Oh man, this guys drum kit looks amazing. I love Tool also. Didin't know anything about the band except Maynard was the singer and what a good singer he is. Now I know Danny Carey is the drummer. I learn something new everyday. I see he has some synth with his drums. I figure that also. Man I want to listen to some tool now!
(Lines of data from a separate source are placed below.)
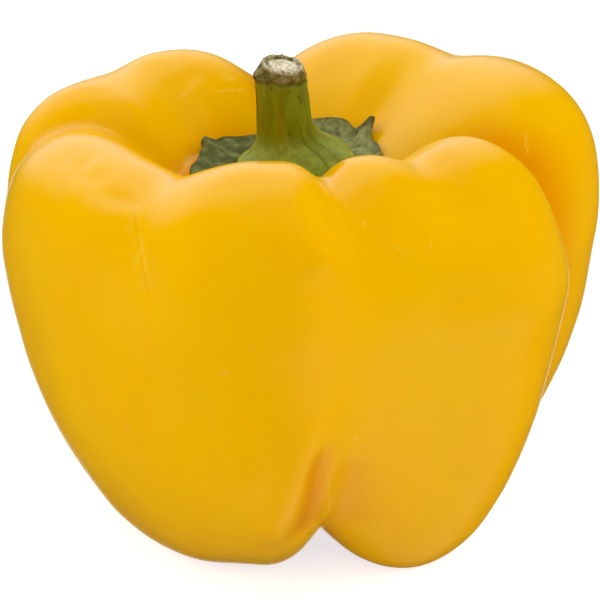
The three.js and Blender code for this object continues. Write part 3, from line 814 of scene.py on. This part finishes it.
def makeStalk():
    segments = stalk["segments"]
    angles = np.arange(segments) * 360 / segments
    sections, cutRings, noise = stalk["sections"], stalk["cut"], stalk["ripples"]
    steps = np.linspace(0, len(sections) - 1, stalk["bodySteps"] + 1)
    body = {key: smoothCurve([section[key] for section in sections], steps)
            for key in ("height", "x", "y", "radius")}
    cutLevels = np.linspace(0, len(cutRings) - 1, stalk["cutSteps"] + 1)
    cut = {key: smoothCurve([ring[key] for ring in cutRings], cutLevels) for key in ("height", "radius")}
    cut["radius"][-1] = 0
    under = np.array([0, 2.0, 4.0, 6.0, 7.6, 8.6, 9.2])
    foot, top = sections[0], sections[-1]
    # rings from the underside's middle, out, up the stalk and in over the cut
    x, y = [np.concatenate([np.full(len(under) + 1, foot[key]), body[key], np.full(len(cutLevels), top[key])])
            for key in ("x", "y")]
    x[-len(cutLevels):] += stalk["cutShift"] * smoothStep(cut["radius"], 4.1, 3.2)
    radius = np.concatenate([under, [stalk["footRadius"]], body["radius"], cut["radius"]])
    height = np.concatenate([np.zeros(len(under)), [0.25], body["height"], cut["height"]])
    order = np.arange(len(radius))
    onSide = ((order > len(under)) & (order <= len(under) + len(steps)))[:, None]
    onUnder = (order <= len(under))[:, None]
    onCut = ~onSide & ~onUnder
    rib = stalk["ribDepth"] * np.cos(np.radians(stalk["ribs"] * (angles - stalk["ribAngle"])))
    swing = np.radians(angles)[None, :] + 0.012 * (height[:, None] - 66)
    fibre = sum(f["depth"] * np.cos(f["count"] * swing + f["count"]) for f in stalk["fibres"])
    ringRadius = radius[:, None] * (1 + ~onCut * rib[None, :]) + fibre * onSide
    points = polar(x[:, None], y[:, None], ringRadius, angles[None, :] + 0 * ringRadius, height[:, None])
    fall = smoothStep(height, stalk["fallStart"], top["height"])[:, None]
    dx, dy = points[..., 0] - x[:, None], points[..., 1] - y[:, None]
    slope = stalk["fallRight"] * dx - stalk["fallFront"] * dy
    floor = cupHeight(points[..., 0], points[..., 1]) + cap["lift"] + cap["thickness"] + stalk["footGap"]
    points[..., 2] = np.where(onUnder, floor + height[:, None], points[..., 2] - fall * slope)
    points[0] = points[0].mean(axis=0)

    # the dry collar begins at an almost level line round the stalk, whatever the slope of the cut
    collar = stalk["collar"]
    border = collar["height"] - collar["fallRight"] * dx - collar["riseFront"] * dy
    above = points[..., 2] - border - uneven(points, noise["border"])
    crest = len(radius) - len(cutLevels) + int(np.argmax(cut["height"]))
    outside = (order <= crest)[:, None]
    strip = np.cos(np.radians(angles - stalk["greenStrip"]["angle"]))[None, :] + uneven(points, noise["strip"])
    strip = smoothStep(strip, math.cos(math.radians(stalk["greenStrip"]["reach"])), 1)
    strip = smoothStep(strip, 0.05, 0.4) * outside
    darkRing = np.exp(-(above / collar["ring"]) ** 2) * outside * (1 - 0.75 * strip)
    fading = noise["ring"]["depth"]
    darkRing = darkRing * (1 - fading + np.clip(uneven(points, noise["ring"]), -fading, fading))
    cork = np.where(outside, smoothStep(above, 0.0, 0.3) * (1 - 0.85 * strip), 1)
    fromRim = np.abs(radius - stalk["rimRadius"])[:, None]
    rim = np.exp(-(fromRim / 0.33) ** 2) * (order > crest - 12)[:, None] + 0 * ringRadius
    wide = radius[:, None] + uneven(points, noise["pith"])
    pith = (1 - smoothStep(wide, stalk["pithRadius"] - 0.2, stalk["pithRadius"] + 0.1)) * ~outside
    groove = np.exp(-((wide - stalk["pithRadius"] - 0.1) / 0.2) ** 2) * ~outside

    lumps = uneven(points, noise["coarse"]) + uneven(points, noise["fine"])
    bend = uneven(points, noise["bend"])
    outward = skinNormals(points)
    push = np.where(outside, cork, 0.55) * lumps + collar["swell"] * cork * outside
    push = push - 0.12 * darkRing - 0.12 * groove
    dark = 0 * ringRadius
    spotty = 1 + uneven(points, noise["blemish"])
    for blemish in stalk["blemishes"]:
        across = np.radians(turn(blemish["angle"], angles))[None, :] * radius[:, None]
        up = points[..., 2] - blemish["height"]
        spot = np.exp(-(across / blemish["across"]) ** 2 - (up / blemish["up"]) ** 2) * outside
        push += blemish["rise"] * spot
        dark = np.maximum(dark, blemish["dark"] * smoothStep(spot * spotty, 0.2, 0.7))
    low = (1 - smoothStep(height, 64.0, 69.0))[:, None]
    foldShade = 0 * ringRadius
    sway = uneven(points, noise["crease"])
    for crease in stalk["creases"]:
        fold = np.exp(-((turn(crease["angle"], angles)[None, :] + sway) / crease["width"]) ** 2) * low
        push -= crease["depth"] * fold
        foldShade = np.maximum(foldShade, fold * crease["depth"] / 0.2)
    centreFade = smoothStep(radius, 0.2, 1.0)[:, None]
    points = points + outward * np.where(onUnder, 0, (push + bend) * centreFade)[..., None]
    points[-1] = points[-1].mean(axis=0)
    everywhere = np.ones_like(ringRadius)
    # crease holds the painted shade along the foot's creases
    masks = {"darkRing": darkRing, "cork": cork, "rimCrest": rim, "pith": pith, "groove": groove,
             "blemish": dark, "crease": foldShade,
             "rightSide": (0.5 + 0.5 * np.cos(np.radians(angles - 350))) * everywhere,
             "middle": np.exp(-(turn(250, angles) / 38) ** 2) * everywhere,
             "upper": smoothStep(height, 61.0, 66.5)[:, None] * everywhere}
    return ringPiece("pepperStalk", points, masks, "stem", stalkMaterial())


def stalkMaterial():
    look = stalk["colours"]
    material, tree, shader = newMaterial("pepper stalk", {
        "Roughness": 0.5, "IOR": 1.42, "Subsurface Weight": 0.08, "Subsurface Scale": 0.001})
    stripes = twoTones(tree, look["green"], look["olive"], 420.0, 0.12, stretch=(1, 1, 0.1))
    footTone = twoTones(tree, look["foot"], look["green"], 380.0, 0.2, amount=0.5, stretch=(1, 1, 0.5))
    green = tint(tree, stripes["Color"], look, [("rightSide", "fresh", 0.6), ("middle", "ochre", 0.4)])
    # painted shade: the creases at the foot are darkened towards moss green
    green = tint(tree, blend(tree, maskOf(tree, "upper"), footTone["Color"], green), look, [
        (patches(tree, 700.0, 0.05, (1, 1, 0.25)), "dark", 0.25), ("crease", "mossAndShade", 0.6),
        (speckled(tree, 700.0, 0.2, 0.12), "dark", 0.7)])
    # the collar's bark with its pale rim, and the cut pith inside it
    crust = twoTones(tree, look["tan"], look["crust"], 900.0, 0.12, amount=0.9)
    bark = tint(tree, crust["Color"], look, [(speckled(tree, 1300.0, 0.35, 0.35), "brown", 0.8)])
    rim = times(tree, maskOf(tree, "rimCrest"), patches(tree, 1500.0, 0.2))
    colour = tint(tree, blend(tree, maskOf(tree, "cork"), green, bark), look, [(rim, "pale", 0.75)])
    flesh = twoTones(tree, look["pale"], look["tan"], 1300.0, 0.12, amount=0.6)
    gaps = times(tree, maskOf(tree, "groove"), patches(tree, 900.0, 0.1))
    colour = tint(tree, blend(tree, maskOf(tree, "pith"), colour, flesh["Color"]), look, [
        (gaps, "mossAndShade", 0.95), ("darkRing", "brown", 1.0), ("blemish", "brown", 0.85)])
    fibres = placeGroup(tree, grain, {"Coarse per metre": 900.0, "Fine per metre": 2600.0,
                                      "Stretch": (1, 1, 0.12), "Fine share": 0.4})
    finishSurface(tree, shader, colour, stripes["Patches"], (0.42, 0.6), fibres["Height"], 0.5, 0.0003)
    return material


makeStalk()


# Studio: a pale floor, soft light from above and behind, and the photograph's view

studio = {
    "target": (-0.0003, 0.0008, 0.0366),
    "elevation": 22.5,
    "distance": 0.56,
    "lens": 210.0,
    "sensor": 36.0,
    "floorGlow": 0.56,
    "floorLift": 0.07,
    "mirrored": [
        {"toward": (-0.25, 0.72, 0.64), "edge": 0.62, "full": 0.94, "strength": 1.36},
        {"toward": (0, 0.92, -0.38), "edge": 0.93, "full": 0.995, "strength": 0.9},
        {"toward": (0, 0, 1), "edge": 0.76, "full": 0.95, "strength": 0.4},
        {"toward": (0.42, -0.29, -0.82), "edge": 0.72, "full": 0.97, "strength": 0.42},
        {"toward": (0, 0, -1), "edge": 0.6, "full": 0.95, "strength": 0.08},
    ],
    "mirroredLow": 0.13,
    "mirroredHigh": 0.7,
    "lowTone": (1, 0.86, 0.35, 1),
    "highTone": (1, 0.97, 0.9, 1),
    "softboxes": [
        {"name": "topSoftbox", "place": (-0.1, 0.0, 1.0), "size": 1.2, "power": 4.6},
        {"name": "frontSoftbox", "place": (0.15, -1.5, 0.5), "size": 1.6, "power": 9.6},
        {"name": "leftSoftbox", "place": (-1.45, 0.35, 0.35), "size": 1.6, "power": 16.5},
        {"name": "rightSoftbox", "place": (1.45, 0.35, 0.35), "size": 1.6, "power": 18.0},
        {"name": "backSoftbox", "place": (0.1, 1.4, 0.6), "size": 1.4, "power": 5.0},
    ],
    "softLow": 0.36,
    "softHigh": 0.42,
    "softTone": (1, 0.95, 0.6, 1),
    "paper": (0.84, 0.835, 0.79, 1),
    "paperGlow": (1, 1.04, 1.14, 1),
    "floorHalf": 2.0,
}


def makeFloor():
    half = studio["floorHalf"]
    mesh = bpy.data.meshes.new("studioFloor")
    mesh.from_pydata([(-half, -half, 0), (half, -half, 0), (half, half, 0), (-half, half, 0)], [], [(0, 1, 2, 3)])
    material, tree, shader = newMaterial("studio floor", {
        "Base Color": studio["paper"], "Roughness": 0.9, "Specular IOR Level": 0.1,
        "Emission Color": studio["paperGlow"]})
    # the paper glows a little for the camera, so that the shadow on it stays light, and less for the fruit's feet
    rays = addNode(tree, "ShaderNodeLightPath").outputs
    glow = addNode(tree, "ShaderNodeMath", {
        0: rays["Is Camera Ray"], 1: studio["floorGlow"], 2: studio["floorLift"]}, operation="MULTIPLY_ADD")
    tree.links.new(glow.outputs[0], shader.inputs["Emission Strength"])
    mesh.materials.append(material)
    floor = bpy.data.objects.new("studioFloor", mesh)
    bpy.context.collection.objects.link(floor)
    floor.visible_glossy = False


def makeWorld():
    world = bpy.data.worlds.new("studio")
    bpy.context.scene.world = world
    world.use_nodes = True
    world.cycles.sampling_method = "NONE"  # so that each kind of ray finds its own light
    tree = world.node_tree
    backdrop = tree.nodes["Background"]
    way = addNode(tree, "ShaderNodeTexCoord").outputs["Generated"]
    # what mirrors in the skin: soft glows, each brightest in one direction, and dimness between
    mirrored = studio["mirroredLow"]
    for glow in studio["mirrored"]:
        near = addNode(tree, "ShaderNodeVectorMath", {0: way, 1: Vector(glow["toward"]).normalized()},
                       operation="DOT_PRODUCT").outputs["Value"]
        part = ramp(tree, near, glow["edge"], glow["full"], 0.0, glow["strength"])
        mirrored = work(tree, "ADD", part, mirrored)
    upward = addNode(tree, "ShaderNodeSeparateXYZ", {0: way}).outputs["Z"]
    soft = ramp(tree, upward, -1.0, 1.0, studio["softLow"], studio["softHigh"], "LINEAR")
    rays = addNode(tree, "ShaderNodeLightPath").outputs
    strength = blend(tree, rays["Is Glossy Ray"], soft, mirrored, "FLOAT")
    # the dim part of what mirrors is warm, as if the fruit's own light came back to it
    bright = ramp(tree, mirrored, studio["mirroredLow"], studio["mirroredHigh"], curve="LINEAR")
    tone = blend(tree, bright, studio["lowTone"], studio["highTone"])
    tone = blend(tree, rays["Is Diffuse Ray"], tone, studio["softTone"])
    # the camera sees plain white
    strength = blend(tree, rays["Is Camera Ray"], strength, 1.0, "FLOAT")
    tone = blend(tree, rays["Is Camera Ray"], tone, (1, 1, 1, 1))
    tree.links.new(strength, backdrop.inputs["Strength"])
    tree.links.new(tone, backdrop.inputs["Color"])


def addSoftbox(name, place, size, power):
    light = bpy.data.lights.new(name, "AREA")
    light.shape = "RECTANGLE"
    light.size, light.size_y = size, size
    light.energy = power
    light.cycles.use_multiple_importance_sampling = False  # so that the lamp isn't mirrored in the skin
    lamp = bpy.data.objects.new(name, light)
    bpy.context.collection.objects.link(lamp)
    lamp.location = place
    lamp.rotation_euler = (Vector(studio["target"]) - Vector(place)).to_track_quat("-Z", "Y").to_euler()
    lamp.visible_glossy = False


def makeCamera():
    camera = bpy.data.cameras.new("photoView")
    camera.sensor_width = studio["sensor"]
    camera.lens = studio["lens"]
    camera.clip_start = 0.01
    view = bpy.data.objects.new("photoView", camera)
    bpy.context.collection.objects.link(view)
    tilt = math.radians(studio["elevation"])
    target = Vector(studio["target"])
    view.location = target + studio["distance"] * Vector((0, -math.cos(tilt), math.sin(tilt)))
    view.rotation_euler = (math.pi / 2 - tilt, 0, 0)
    bpy.context.scene.camera = view


makeFloor()
makeWorld()
for softbox in studio["softboxes"]:
    addSoftbox(**softbox)
makeCamera()
viewing = bpy.context.scene.view_settings
viewing.view_transform = "Standard"
viewing.use_curve_mapping = True
viewing.curve_mapping.black_level = (0, 0, 0.006)  # the picture's strong yellow
print("studio made")
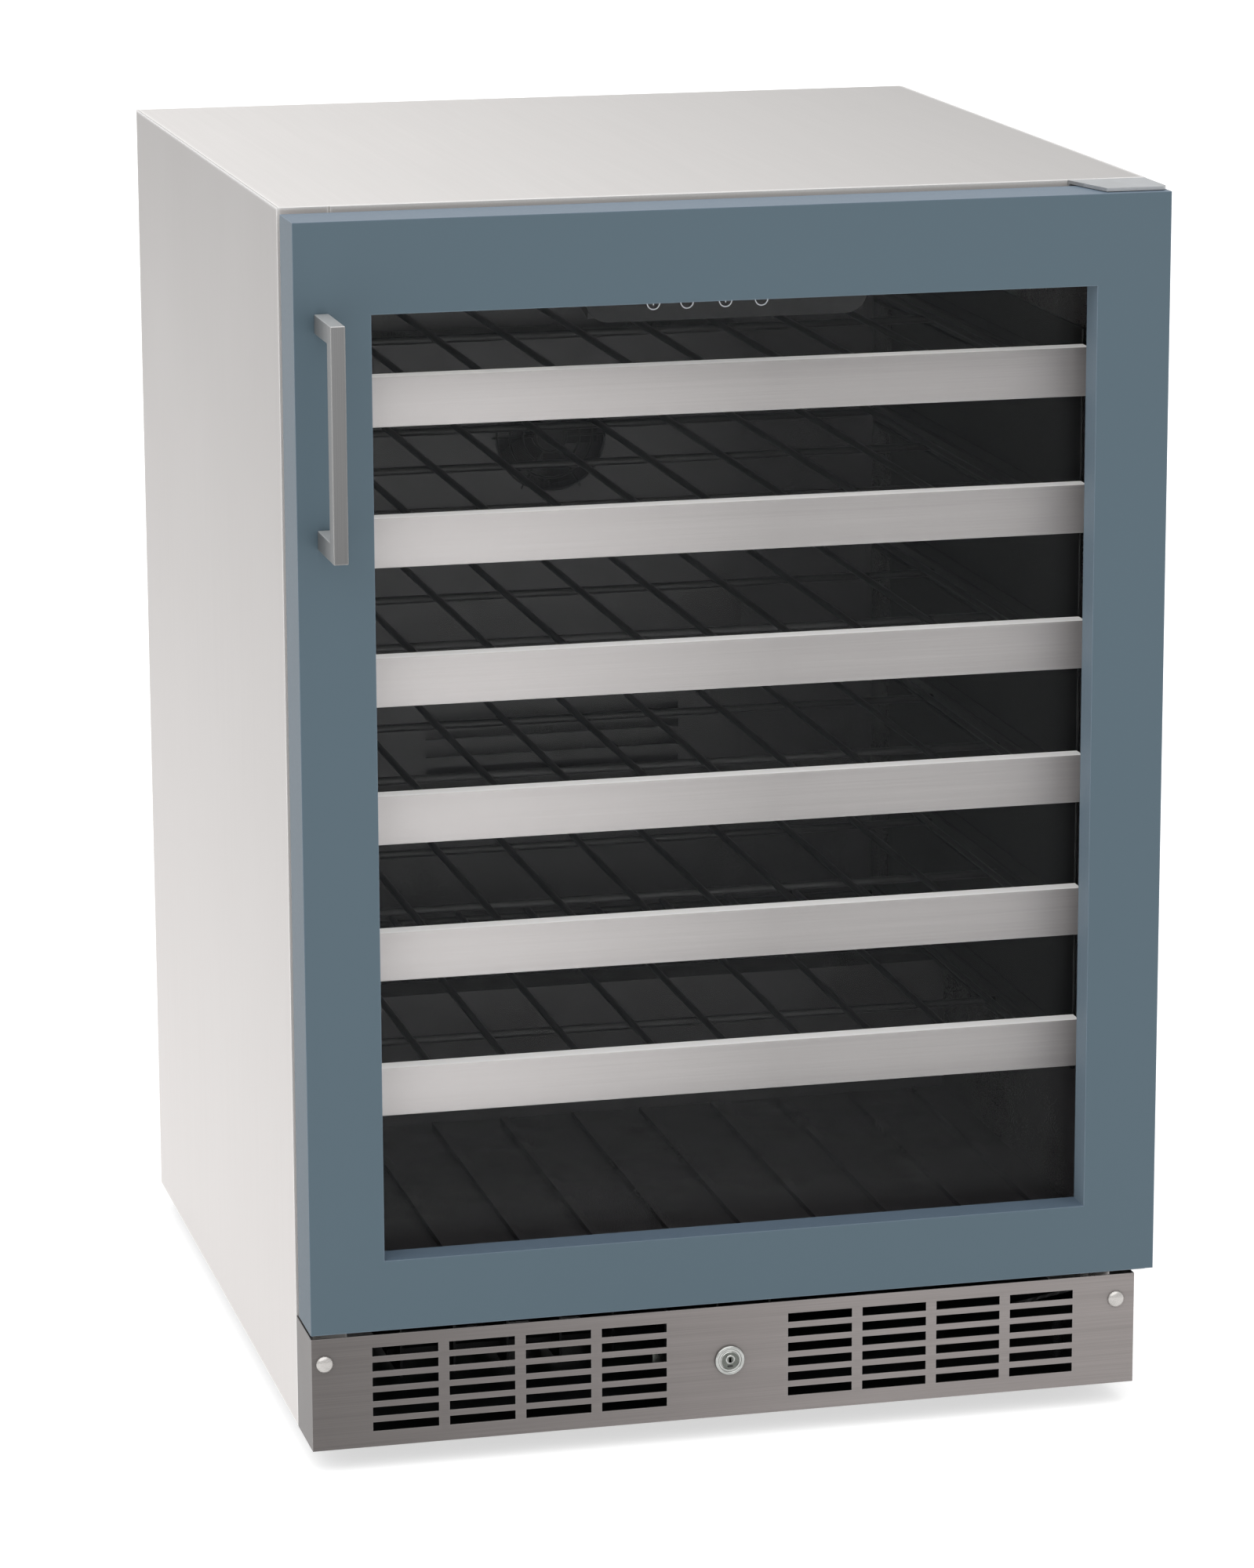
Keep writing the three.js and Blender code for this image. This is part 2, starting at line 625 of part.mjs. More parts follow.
// A dome-headed screw whose shank crosses from the kick plate to the cabinet's side flange.
function kickScrew(x) {
  const head = DOOR_FRONT - GAP;
  const profile = [[0, 0], [2, 0], [2, 59], [5.5, 59], [5.2, 60.4], [3.8, 61.6], [0, 62]];
  return turnedFront(profile, 16).translate(x, head + 59, SCREW_Z);
}

// The lock's fixed barrel: a bezel on the kick plate and a sleeve through it.
function lockBarrel() {
  const bore = PLUG_RADIUS + 0.1;
  const profile = [
    [bore, 0], [BARREL_RADIUS, 0], [BARREL_RADIUS, 18], [BEZEL_RADIUS, 18], [BEZEL_RADIUS, 19.6],
    [BEZEL_RADIUS - 1, 20.6], [bore, 20.6], [bore, 0],
  ];
  return turnedFront(profile, 24).translate(LOCK_X, DOOR_FRONT - GAP + 18, LOCK_Z);
}

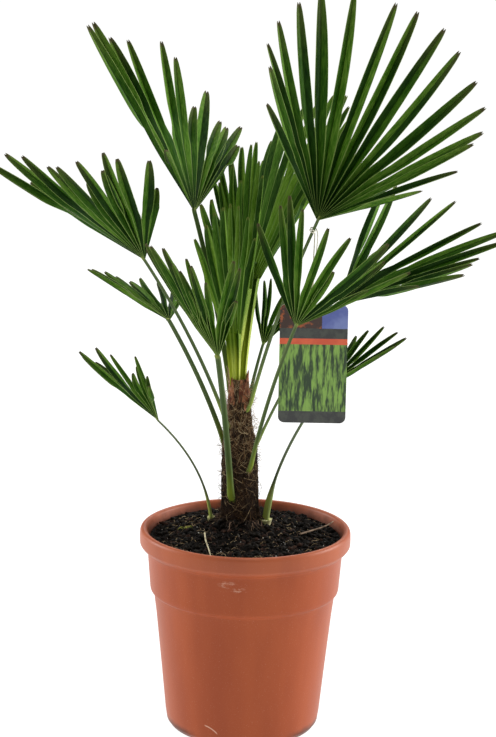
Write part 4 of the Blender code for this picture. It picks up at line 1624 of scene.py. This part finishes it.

psykostx Mon, 06/28/2010 - 03:24

Sorry guys, all the answers given are almost completely wrong. The album wreaks of Neve (probably 1272 and 1084) preamps. I'd say besides the amazing musicianship, that is a big contributing factor. I know that Carey uses a Sonor kit on the Aenima album, though it may be a Tama Starclassic or some other absurdly punchy kit...I believe Dave Grohl was also a fan of the Starclassic in his Nirvana days. As for mics we all know what mics they take pictures of, but as for what mics were actually used that can be anyone's guess. I know that a Heil PR-40 was used on kick drum on the 10,000 days album. I'm guessing that for Undertow, the engineer used Sennheiser MD-421 on all toms and probably kick drum with a 441 on snare, and old hotrodded tube Telefunken large diaphragm condenser mics for overheads and distance mics, judging by the sound alone. Those mics are pretty standard for use with Neve pres, and are quite recognizable. For guitar I mostly hear the unmistakable Peavey 5150/6505 sound. It is quite recognizable as the main guitar distortion sound of both Van Halen, Alice in Chains, Dream Theater, and MANY MANY others...but as for drums, I would say that Neve 1272's are the main factor in the way the recording is rendered... when this album came out, it was quite in vogue to custom rewire the old 1272 line amp into a mic amp, before the attention shifted to the 1073 and the Neve cloning craze really hit. That huge iron sound that makes the album dark and heavy is Neve. Alice in Chains also used a Neve desk on "Dirt" not sure about the rest. A lot of rock and metal bands have switched to API desks post 2000, thus the huge change in sound from dark and heavy to a more grinding up-front sound. Both Neve and API desks are equally punchy, just different emphasis, with Neve being weightier and API being more snappy. Of course, theres always stuff used that isn't mentioned, or obviously discernable by experience with the said equipment. Some people find Neve pre's muddy, and Undertow is a good example of why... If you don't have a system capable of accurately representing frequency etremes clearly, Undertow (and Aenima) both sound muddy, hollow, and frankly irritating. If you have a good full range system, the details really shine, because they are in the low bass and high treble. Frankly, Undertow is the last Tool album that wasn't overmastered. It is a beautiful piece of craftsmanship.

EDIT: Sorry SkipMasters I didn't read your post until after I had typed this.